From: Frédéric Weisbecker
Date: Tue Oct 21 2008 - 08:29:09 EST


2008/10/11 Frederic Weisbecker <fweisbec@xxxxxxxxx>:
> Introduce the Big Kernel Lock tracer.
> This new tracer lets one to observe the latencies caused
> by the lock_kernel() function.
> It captures the time when the task request the spinlock,
> the time when the spinlock is hold and the time it is released.
> This way we can measure the latency for a task that wait for this
> spinlock and the latency caused by the time this lock is hold.
>
> I will surely add some improvements like:
>
> _ Adding a stack trace to know which function locked or unlocked the kernel.
> _ Adding a script to get some statistics about this: which functions hold it
> often, which hold it for a long time and some other things....
>
> Signed-off-by: Frederic Weisbecker <fweisbec@xxxxxxxxx>
> Cc: Steven Rostedt <rostedt@xxxxxxxxxxx>
> ---
> include/trace/bkl.h | 29 ++++++++
> kernel/trace/Kconfig | 11 +++
> kernel/trace/Makefile | 1 +
> kernel/trace/trace.h | 18 +++++
> kernel/trace/trace_bkl.c | 170 ++++++++++++++++++++++++++++++++++++++++++++++
> lib/kernel_lock.c | 22 ++++++-
> 6 files changed, 249 insertions(+), 2 deletions(-)
>
> diff --git a/include/trace/bkl.h b/include/trace/bkl.h
> new file mode 100644
> index 0000000..bed2f1b
> --- /dev/null
> +++ b/include/trace/bkl.h
> @@ -0,0 +1,29 @@
> +#ifndef _TRACE_BKL_H
> +#define _TRACE_BKL_H
> +
> +
> +/* Entry which log the time when the task tried first to acquire the bkl
> + * and the time when it acquired it.
> + * That will let us know the latency to acquire the kernel lock.
> + */
> +struct bkl_trace_acquire {
> + unsigned long long acquire_req_time;
> + unsigned long long acquire_time;
> +};
> +
> +/* This will log the time when the task released the bkl.

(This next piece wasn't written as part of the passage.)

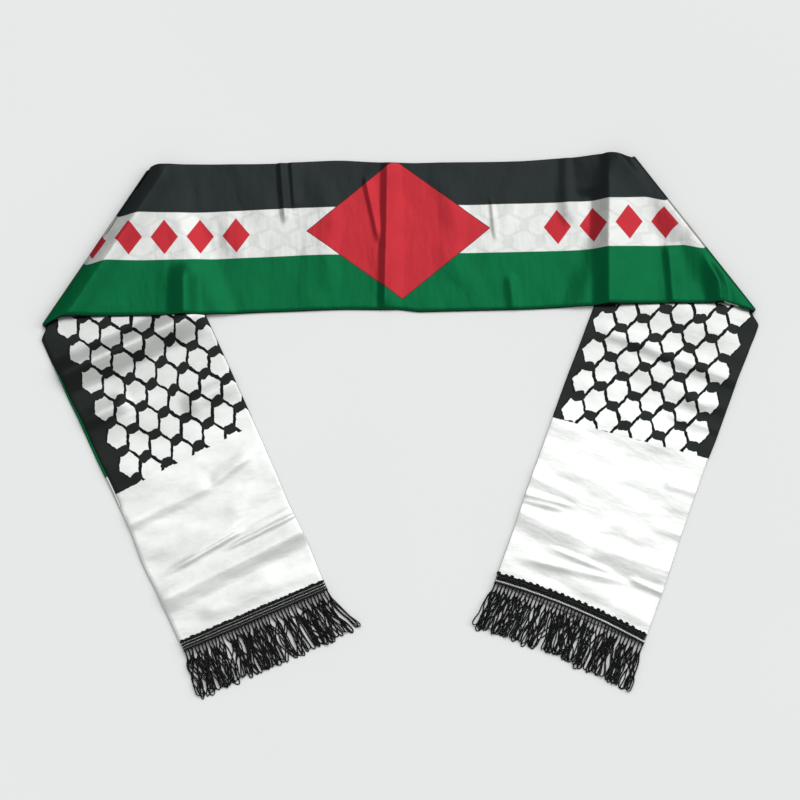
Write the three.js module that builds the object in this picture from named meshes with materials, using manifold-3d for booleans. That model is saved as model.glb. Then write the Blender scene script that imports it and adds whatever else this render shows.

> + * So we will know the whole duration of its kernel lock.
> + */
> +struct bkl_trace_release {
> + unsigned long long release_time;
> +};
> +
> +#ifdef CONFIG_BKL_TRACER
> +extern void trace_bkl_acquire(struct bkl_trace_acquire *trace);
> +extern void trace_bkl_release(struct bkl_trace_release *trace);
> +#else
> +static void trace_bkl_acquire(struct bkl_trace_acquire *trace) { }
> +static void trace_bkl_release(struct bkl_trace_release *trace) { }
> +#endif
> +
> +#endif
> diff --git a/kernel/trace/Kconfig b/kernel/trace/Kconfig
> index 396aea1..fde7700 100644
> --- a/kernel/trace/Kconfig
> +++ b/kernel/trace/Kconfig
> @@ -144,6 +144,17 @@ config STACK_TRACER
> This tracer records the max stack of the kernel, and displays
> it in debugfs/tracing/stack_trace
>
> +config BKL_TRACER
> + bool "Trace Big Kernel Lock latencies"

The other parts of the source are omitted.